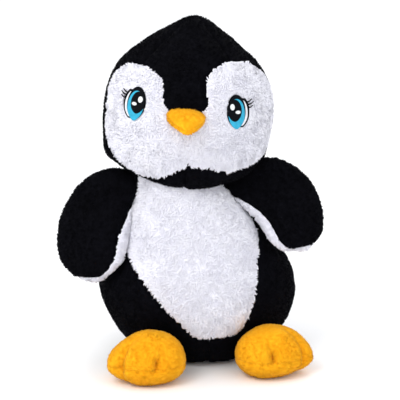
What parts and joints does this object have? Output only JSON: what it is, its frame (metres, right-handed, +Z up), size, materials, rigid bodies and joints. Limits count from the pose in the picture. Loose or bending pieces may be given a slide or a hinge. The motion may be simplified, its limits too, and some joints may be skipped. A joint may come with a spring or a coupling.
{
  "type": "plush penguin",
  "caption": "Seated soft toy penguin of sewn plush panels over stuffing, with a swivelling head, flippers and feet that swing on their seams, and a small tail.",
  "frame": {"origin": "centre of the whole toy's footprint box, on the surface that it sits on", "axes": "+Z up, -Y out of the face, +X to the right as seen from in front"},
  "size_m": [0.2958, 0.2513, 0.3986],
  "materials": {
    "black_plush": "short dense pile",
    "white_plush": "long shaggy pile",
    "orange_plush": "short dense pile",
    "fibre_fill": "loose polyester fibre",
    "black_embroidery": "satin stitch",
    "white_embroidery": "satin stitch",
    "blue_embroidery": "satin stitch",
    "orange_thread": "sewing thread",
    "black_thread": "sewing thread",
    "white_satin": "satin ribbon"
  },
  "bodies": {
    "torso": {"body_stuffing": "fibre_fill", "belly_panel": "white_plush", "body_front_left": "black_plush", "body_front_right": "black_plush", "body_back_left": "black_plush", "body_back_right": "black_plush", "base_panel": "black_plush", "back_closing_stitches": "black_thread", "care_label": "white_satin"},
    "neck_core": {"neck_stuffing_lower": "fibre_fill"},
    "neck_cap": {"neck_stuffing_upper": "fibre_fill"},
    "head": {"head_stuffing": "fibre_fill", "forehead_panel": "black_plush", "face_panel_left": "white_plush", "face_panel_right": "white_plush", "chin_panel_left": "black_plush", "chin_panel_right": "black_plush", "head_side_left": "black_plush", "head_side_right": "black_plush", "head_back_left": "black_plush", "head_back_right": "black_plush", "beak_upper": "orange_plush", "beak_lower": "orange_plush", "beak_stuffing": "fibre_fill", "eye_outline_left": "black_embroidery", "eye_outline_right": "black_embroidery", "eye_white_left": "white_embroidery", "eye_white_right": "white_embroidery", "eye_iris_left": "blue_embroidery", "eye_iris_right": "blue_embroidery", "eye_pupil_left": "black_embroidery", "eye_pupil_right": "black_embroidery", "eye_highlights_left": "white_embroidery", "eye_highlights_right": "white_embroidery", "eyelashes_left": "black_embroidery", "eyelashes_right": "black_embroidery"},
    "left_flipper": {"flipper_outer_left": "black_plush", "flipper_inner_left": "white_plush", "flipper_stuffing_left": "fibre_fill"},
    "right_flipper": {"flipper_outer_right": "black_plush", "flipper_inner_right": "white_plush", "flipper_stuffing_right": "fibre_fill"},
    "left_foot": {"foot_top_left": "orange_plush", "foot_sole_left": "orange_plush", "foot_stuffing_left": "fibre_fill", "toe_stitches_left": "orange_thread"},
    "right_foot": {"foot_top_right": "orange_plush", "foot_sole_right": "orange_plush", "foot_stuffing_right": "fibre_fill", "toe_stitches_right": "orange_thread"},
    "tail": {"tail_upper": "black_plush", "tail_lower": "black_plush", "tail_stuffing": "fibre_fill"}
  },
  "joints": [
    {"name": "head_turn", "type": "hinge", "parent": "torso", "child": "neck_core", "pos_m": [-0.009, 0.005, 0.2], "axis": [0, 0, 1], "range_deg": [-25, 25], "stiffness_Nm_per_rad": 1},
    {"name": "head_tilt", "type": "hinge", "parent": "neck_core", "child": "neck_cap", "pos_m": [-0.009, 0.005, 0.2], "axis": [0, 1, 0], "range_deg": [-6, 6], "stiffness_Nm_per_rad": 2.5},
    {"name": "head_nod", "type": "hinge", "parent": "neck_cap", "child": "head", "pos_m": [-0.009, 0.005, 0.2], "axis": [1, 0, 0], "range_deg": [-10, 8], "stiffness_Nm_per_rad": 2.5},
    {"name": "left_flipper_raise", "type": "hinge", "parent": "torso", "child": "left_flipper", "pos_m": [-0.087, -0.014, 0.194], "axis": [0, 1, 0], "range_deg": [-2, 45], "stiffness_Nm_per_rad": 0.4},
    {"name": "right_flipper_raise", "type": "hinge", "parent": "torso", "child": "right_flipper", "pos_m": [0.069, -0.014, 0.194], "axis": [0, -1, 0], "range_deg": [-3, 20], "stiffness_Nm_per_rad": 0.4},
    {"name": "left_foot_flex", "type": "hinge", "parent": "torso", "child": "left_foot", "pos_m": [-0.04591, -0.05306, 0.014], "axis": [-0.9994, 0.0349, 0], "range_deg": [-6, 9], "stiffness_Nm_per_rad": 0.5},
    {"name": "right_foot_flex", "type": "hinge", "parent": "torso", "child": "right_foot", "pos_m": [0.07916, -0.03101, 0.014], "axis": [-0.9272, -0.3746, 0], "range_deg": [-6, 9], "stiffness_Nm_per_rad": 0.5},
    {"name": "tail_lift", "type": "hinge", "parent": "torso", "child": "tail", "pos_m": [-0.00172, 0.0908, 0.034], "axis": [0.9848, 0.1736, 0], "range_deg": [-12, 15], "stiffness_Nm_per_rad": 0.12}
  ]
}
________________
**Exercise instructions**
Each line of the listing above should be output exactly.

**Output for this task**
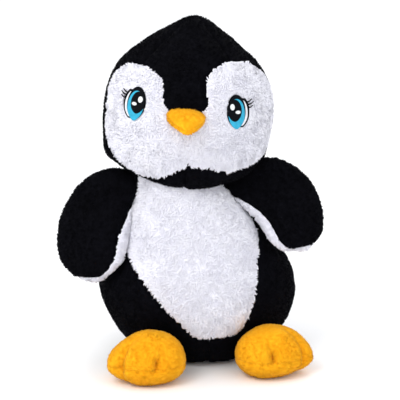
What parts and joints does this object have? Output only JSON: what it is, its frame (metres, right-handed, +Z up), size, materials, rigid bodies and joints. Limits count from the pose in the picture. Loose or bending pieces may be given a slide or a hinge. The motion may be simplified, its limits too, and some joints may be skipped. A joint may come with a spring or a coupling.
{
  "type": "plush penguin",
  "caption": "Seated soft toy penguin of sewn plush panels over stuffing, with a swivelling head, flippers and feet that swing on their seams, and a small tail.",
  "frame": {"origin": "centre of the whole toy's footprint box, on the surface that it sits on", "axes": "+Z up, -Y out of the face, +X to the right as seen from in front"},
  "size_m": [0.2958, 0.2513, 0.3986],
  "materials": {
    "black_plush": "short dense pile",
    "white_plush": "long shaggy pile",
    "orange_plush": "short dense pile",
    "fibre_fill": "loose polyester fibre",
    "black_embroidery": "satin stitch",
    "white_embroidery": "satin stitch",
    "blue_embroidery": "satin stitch",
    "orange_thread": "sewing thread",
    "black_thread": "sewing thread",
    "white_satin": "satin ribbon"
  },
  "bodies": {
    "torso": {"body_stuffing": "fibre_fill", "belly_panel": "white_plush", "body_front_left": "black_plush", "body_front_right": "black_plush", "body_back_left": "black_plush", "body_back_right": "black_plush", "base_panel": "black_plush", "back_closing_stitches": "black_thread", "care_label": "white_satin"},
    "neck_core": {"neck_stuffing_lower": "fibre_fill"},
    "neck_cap": {"neck_stuffing_upper": "fibre_fill"},
    "head": {"head_stuffing": "fibre_fill", "forehead_panel": "black_plush", "face_panel_left": "white_plush", "face_panel_right": "white_plush", "chin_panel_left": "black_plush", "chin_panel_right": "black_plush", "head_side_left": "black_plush", "head_side_right": "black_plush", "head_back_left": "black_plush", "head_back_right": "black_plush", "beak_upper": "orange_plush", "beak_lower": "orange_plush", "beak_stuffing": "fibre_fill", "eye_outline_left": "black_embroidery", "eye_outline_right": "black_embroidery", "eye_white_left": "white_embroidery", "eye_white_right": "white_embroidery", "eye_iris_left": "blue_embroidery", "eye_iris_right": "blue_embroidery", "eye_pupil_left": "black_embroidery", "eye_pupil_right": "black_embroidery", "eye_highlights_left": "white_embroidery", "eye_highlights_right": "white_embroidery", "eyelashes_left": "black_embroidery", "eyelashes_right": "black_embroidery"},
    "left_flipper": {"flipper_outer_left": "black_plush", "flipper_inner_left": "white_plush", "flipper_stuffing_left": "fibre_fill"},
    "right_flipper": {"flipper_outer_right": "black_plush", "flipper_inner_right": "white_plush", "flipper_stuffing_right": "fibre_fill"},
    "left_foot": {"foot_top_left": "orange_plush", "foot_sole_left": "orange_plush", "foot_stuffing_left": "fibre_fill", "toe_stitches_left": "orange_thread"},
    "right_foot": {"foot_top_right": "orange_plush", "foot_sole_right": "orange_plush", "foot_stuffing_right": "fibre_fill", "toe_stitches_right": "orange_thread"},
    "tail": {"tail_upper": "black_plush", "tail_lower": "black_plush", "tail_stuffing": "fibre_fill"}
  },
  "joints": [
    {"name": "head_turn", "type": "hinge", "parent": "torso", "child": "neck_core", "pos_m": [-0.009, 0.005, 0.2], "axis": [0, 0, 1], "range_deg": [-25, 25], "stiffness_Nm_per_rad": 1},
    {"name": "head_tilt", "type": "hinge", "parent": "neck_core", "child": "neck_cap", "pos_m": [-0.009, 0.005, 0.2], "axis": [0, 1, 0], "range_deg": [-6, 6], "stiffness_Nm_per_rad": 2.5},
    {"name": "head_nod", "type": "hinge", "parent": "neck_cap", "child": "head", "pos_m": [-0.009, 0.005, 0.2], "axis": [1, 0, 0], "range_deg": [-10, 8], "stiffness_Nm_per_rad": 2.5},
    {"name": "left_flipper_raise", "type": "hinge", "parent": "torso", "child": "left_flipper", "pos_m": [-0.087, -0.014, 0.194], "axis": [0, 1, 0], "range_deg": [-2, 45], "stiffness_Nm_per_rad": 0.4},
    {"name": "right_flipper_raise", "type": "hinge", "parent": "torso", "child": "right_flipper", "pos_m": [0.069, -0.014, 0.194], "axis": [0, -1, 0], "range_deg": [-3, 20], "stiffness_Nm_per_rad": 0.4},
    {"name": "left_foot_flex", "type": "hinge", "parent": "torso", "child": "left_foot", "pos_m": [-0.04591, -0.05306, 0.014], "axis": [-0.9994, 0.0349, 0], "range_deg": [-6, 9], "stiffness_Nm_per_rad": 0.5},
    {"name": "right_foot_flex", "type": "hinge", "parent": "torso", "child": "right_foot", "pos_m": [0.07916, -0.03101, 0.014], "axis": [-0.9272, -0.3746, 0], "range_deg": [-6, 9], "stiffness_Nm_per_rad": 0.5},
    {"name": "tail_lift", "type": "hinge", "parent": "torso", "child": "tail", "pos_m": [-0.00172, 0.0908, 0.034], "axis": [0.9848, 0.1736, 0], "range_deg": [-12, 15], "stiffness_Nm_per_rad": 0.12}
  ]
}